Virtual mortgages and online divorces – the future of government digital services

Resilience and efficiency minister Caroline Nokes discusses the UK’s progress to date in the digital government space, and where its priorities lie now

Within the next three years the government plans to create 89 new digital services – including online divorces and mortgages.

In a speech this morning to the Institute for Government, minister for government resilience and efficiency Caroline Nokes laid out three priorities for the next couple of years to ensure the government is “no longer playing catch-up” in the digital space.

The first of these is to develop the GOV.UK platform beyond just an online home where government data is consolidated and presented as simply as possible. The next stage in the site’s development will be “structuring services and content to make sure it can be accessed and reused”, by all applications and devices, including by voice tools like Siri and Alexa.

The second focus will be to examine how government can learn from the private sector in its approach to technology, including the use of sandbox environments, where new software can be developed and tested in isolation.

The third priority area is cybersecurity, where Nokes said the government will invest £1.9bn over the five-year lifetime of the National Cyber Security Strategy, which launched a year ago. Central to that will be continued spending on the National Cyber Security Centre, which opened in London in February.

All of this will feed into the creation of an estimated 89 new digital services, including online platforms to manage getting divorced and obtaining a mortgage.

“Anyone who has been through the hideousness of either of those two processes will know that they need to improve,” Nokes said.

The resilience and efficiency minister added that, while she wants to see the UK remain on top of the UN’s e-government rankings, that is not the government’s primary objective.

“We still want to break new ground, innovate, and stay on top,” she said. “But this isn’t about government for the sake of government. We do well to remember, at all times, that we are doing this for the citizens we serve.”

Nokes added: “On my first visit to GDS, I made that point very clearly to them – this is not about being better at digital government to stay at the top of world rankings, this is about making sure that we are delivering services effectively, and more promptly, for our citizens.”

A platform for success
Nokes pointed to GDS’s Government as a Platform programme an important example of a digital project that has made services “easier to create, and cheaper to run”. A total of 26 government departments or agencies are currently using Government as a Platform tools to cumulatively deliver more than 100 services, she added.

The Notify messaging service, the Pay tool for taking payments, and the Verify identity assurance offering are leading exemplars of how the “platform approach allows us to build reliable, user-focused services with digital components”.

“We know that reinventing the wheel every single time we need a solution leads to duplication, disjointedness, and to waste,” Nokes said. “There was a clear need to develop common solutions to common problems, [such as] how to let users know about the progress of something, or how to take payments.”

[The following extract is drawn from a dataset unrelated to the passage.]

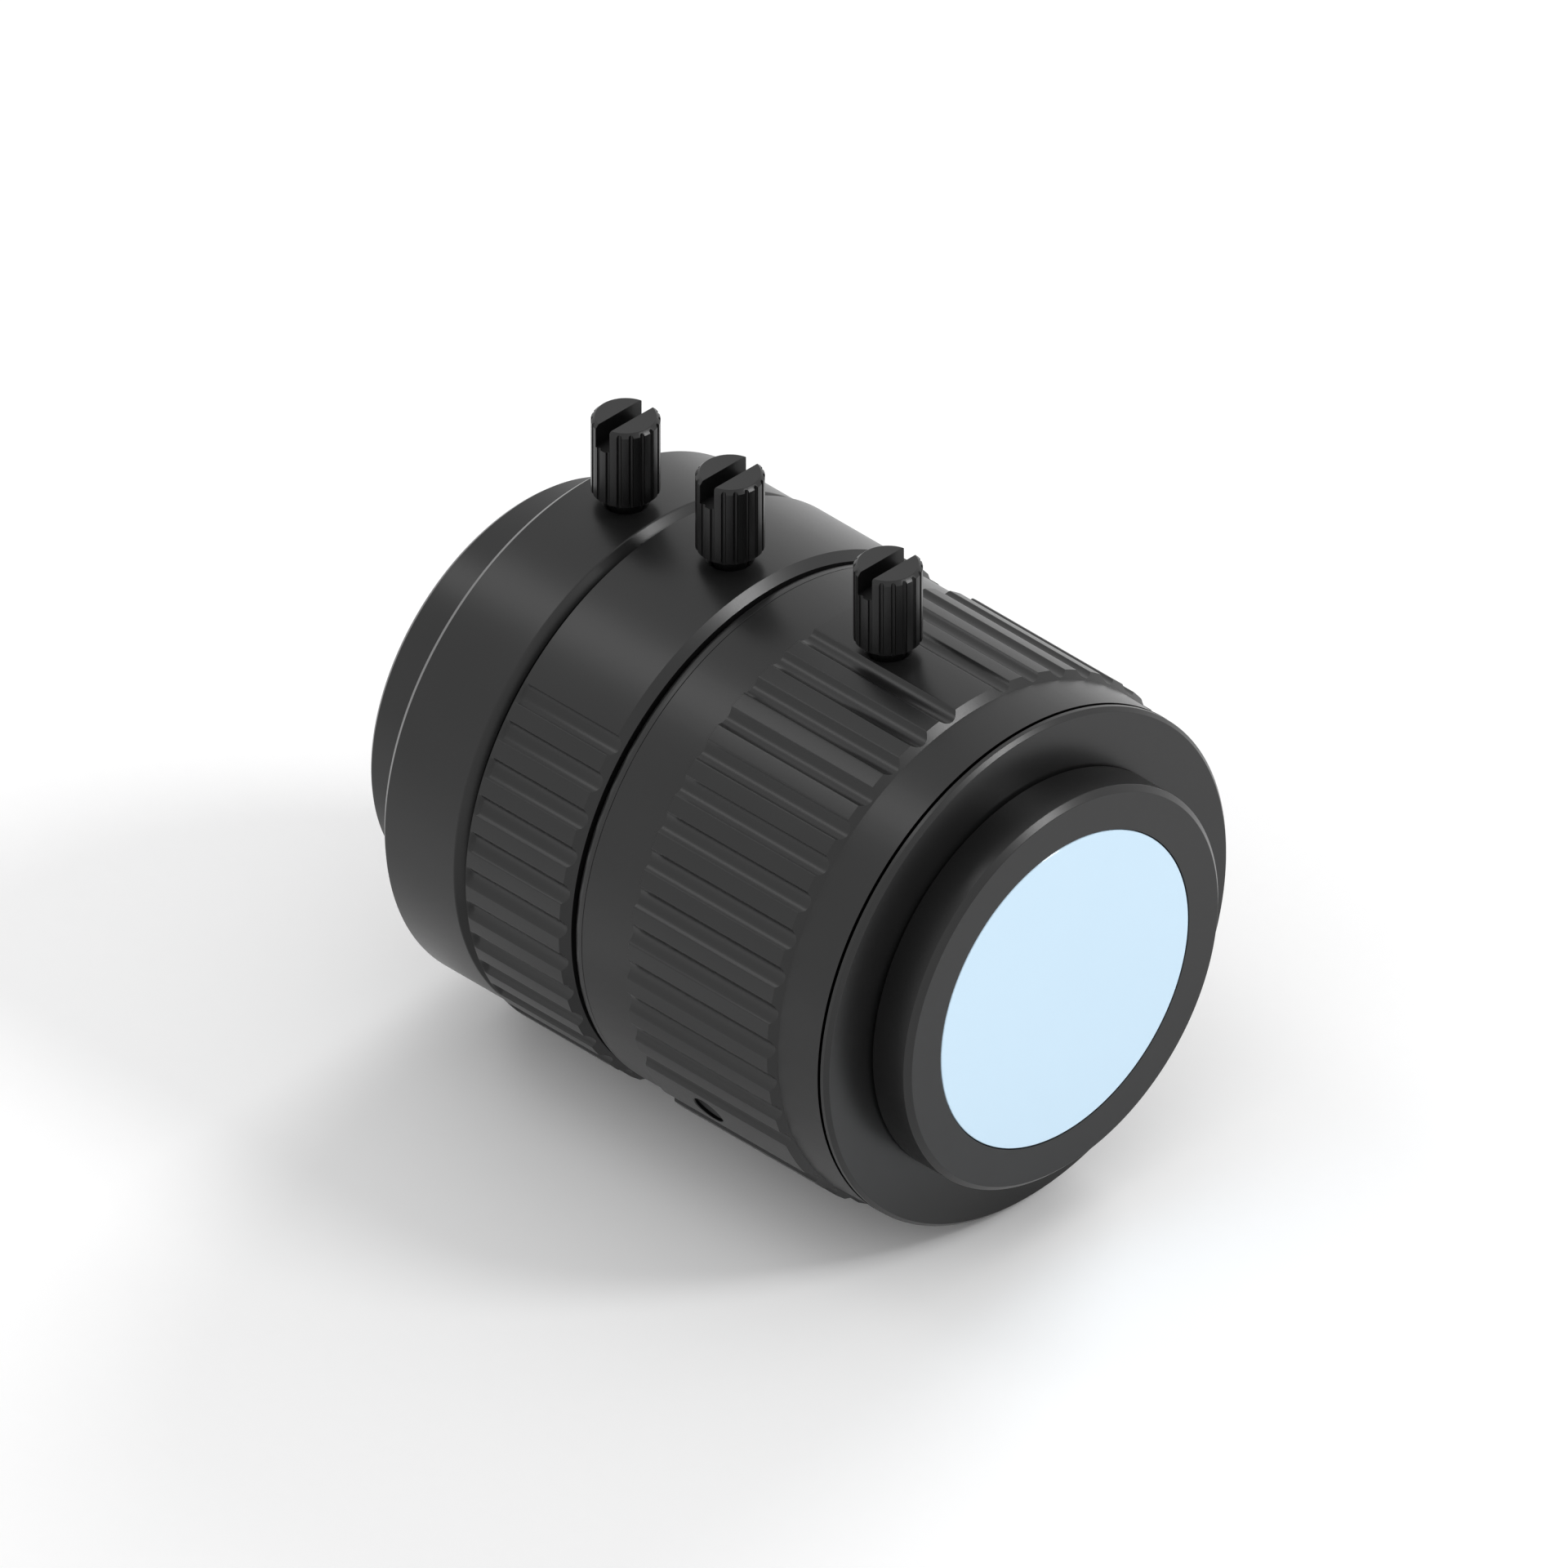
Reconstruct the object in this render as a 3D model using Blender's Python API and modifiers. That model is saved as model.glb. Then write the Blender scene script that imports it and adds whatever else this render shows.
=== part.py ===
"""Varifocal camera lens: three turning rings on a fixed barrel, each with a lock screw.

The optical axis is X. The seating face of the mount flange lies at X = 0, and the
threaded boss points along +X. The lock screws stand up along +Z. All lengths are metres.
An angle around the axis is measured from +Z towards -Y, the right-hand way about +X.
"""
import math

import bmesh
import bpy
from mathutils import Matrix

# Clearances
CLEAR = 0.0003                # between pieces that touch, or run on each other
GLASS_GAP = 0.0001            # around the cemented rear glass
FLANGE_GAP = 0.00015          # between the iris ring and the flange
RING_GAP = 0.00055            # between neighbouring rings
COLLAR_GAP = 0.0002           # between the iris ring and the barrel's collar
HOLE_CLEAR = 0.00018          # around the shank of a lock screw

# Roundness of the turned pieces
RING_STEPS = 60
TUBE_STEPS = 48
INNER_STEPS = 36
GLASS_STEPS = 24
GLASS_ARCS = 4                # straight pieces across one curved face of a glass

# Radii, from the sliding front barrel outwards
CELL_RADIUS = 0.01275         # front barrel, zoom cell and mount sleeve
BARREL_WALL = 0.0014
RING_WALL = 0.0020
COLLAR_HEIGHT = 0.0019
COLLAR_WIDTH = 0.0003
COLLAR_TO_ZOOM = 0.00064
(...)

Nokes claimed that, in much the same way as it has developed digital tools for use across the public sector, the government will work to standardise its use of data.

“We should take advantage of the opportunities that data gives us to deliver the best policies and services,” she said. “Data should be easy to find, to access, and to use.”

Part of the government’s work in this regard will be updating the Data Science Ethical Framework, which it published last summer. It will also look to “modernise [its] data infrastructure”, the minister added. 

To this end, GDS is “working with departments on GOV.UK registers”, she said. The Foreign and Commonwealth Office’s country register, and the register of English local authorities currently being developed by GDS and the Department for Communities and Local Government were picked out as two examples of the kind of government data sources that should, in the next few years, be made available both to government policymakers, and to journalists, and the wider public. 

Effective procurement and use of technologies developed by the private sector will also play an important role, the minister claimed.

“I’ve talked about building things but sometimes the right things already exist,” Nokes said. “When this is the case, we must help government buy the right products, tools, and services to enable transformation. Efficiency doesn’t mean cutting spending – smart spending is vital. We are improving the ease with which departments can do this.”

Nokes concluded that, in the digital services space, the government remainss committed to making improvements that will benefit itself, and those it serves. 

She said: “We have delivered – and are delivering – for citizens and civil servants alike.”